Chris Williams, spécialiste du secteur de la pêche et responsable de la campagne menée par l’ITF pour défendre les droits des pêcheurs au Royaume-Uni | (Crédit photo : ITF)

Si l’annonce faite par le ministère de l’intérieur en avril a aidé un équipage à toucher un salaire équitable et à faire appliquer ses droits, elle a néanmoins remplacé le système à deux vitesses par un autre à trois vitesses. Nous avons maintenant des équipages nationaux rémunérés au partage de prises, des travailleurs qualifiés en eaux territoriales britanniques et des pêcheurs sous visa de transit en haute mer. Leurs conditions de travail sont différentes, leurs statuts d’immigration sont différents, mais ils font tous le même travail et travaillent tous pour des entreprises britanniques à bord de navires battant pavillon britannique.

Compte tenu du volume de travail effectué à bord, tant en mer que dans les ports, il n’est pas judicieux de se fonder sur le facteur de localisation en eaux territoriales britanniques pour qualifier ce qui constitue un emploi britannique.

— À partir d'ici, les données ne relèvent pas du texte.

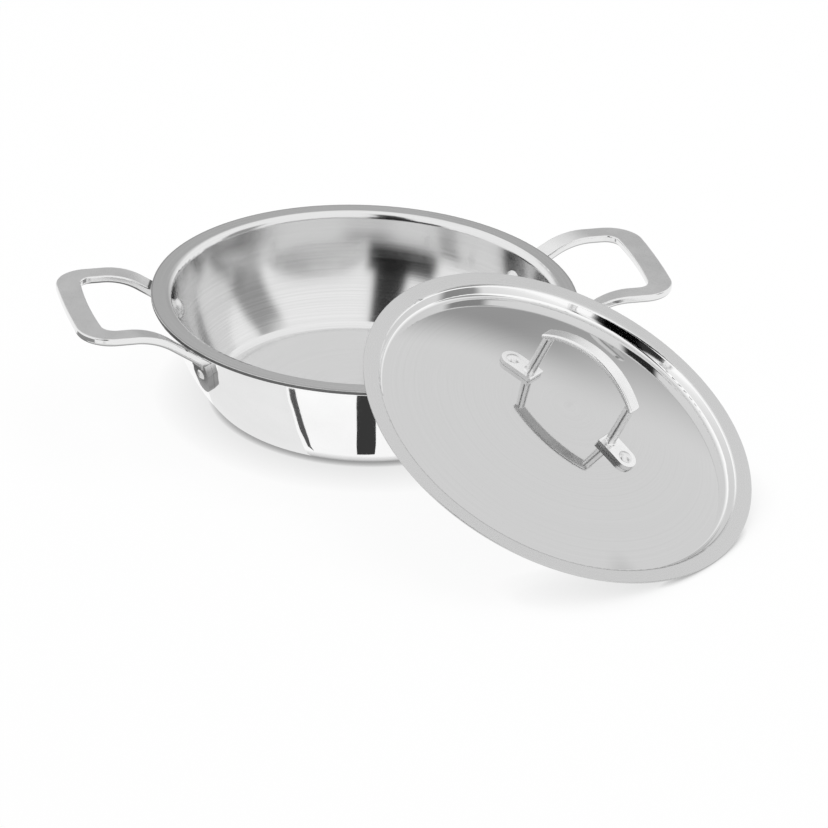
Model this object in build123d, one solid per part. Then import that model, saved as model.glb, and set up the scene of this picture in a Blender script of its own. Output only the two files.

Le Royaume-Uni doit revoir sa copie et prioriser les équipages

Pour en finir avec la vulnérabilité et l’exploitation des pêcheurs migrants, l’ITF demande au gouvernement et aux employeurs de soutenir des conventions collectives, afin que les travailleurs puissent défendre leurs droits et toucher au moins le salaire minimum britannique pour les heures effectuées.

« Pour qu’on en finisse avec ces sombres histoires d’exploitation dans la pêche britannique, il faut une acceptation généralisée du fait que la seule façon de faire respecter les droits des personnes au travail, c’est de leur donner le droit de s’organiser et de négocier collectivement avec l’employeur », indique M. Williams. « Il est grand temps de faire le ménage dans le secteur de la pêche », conclut-il.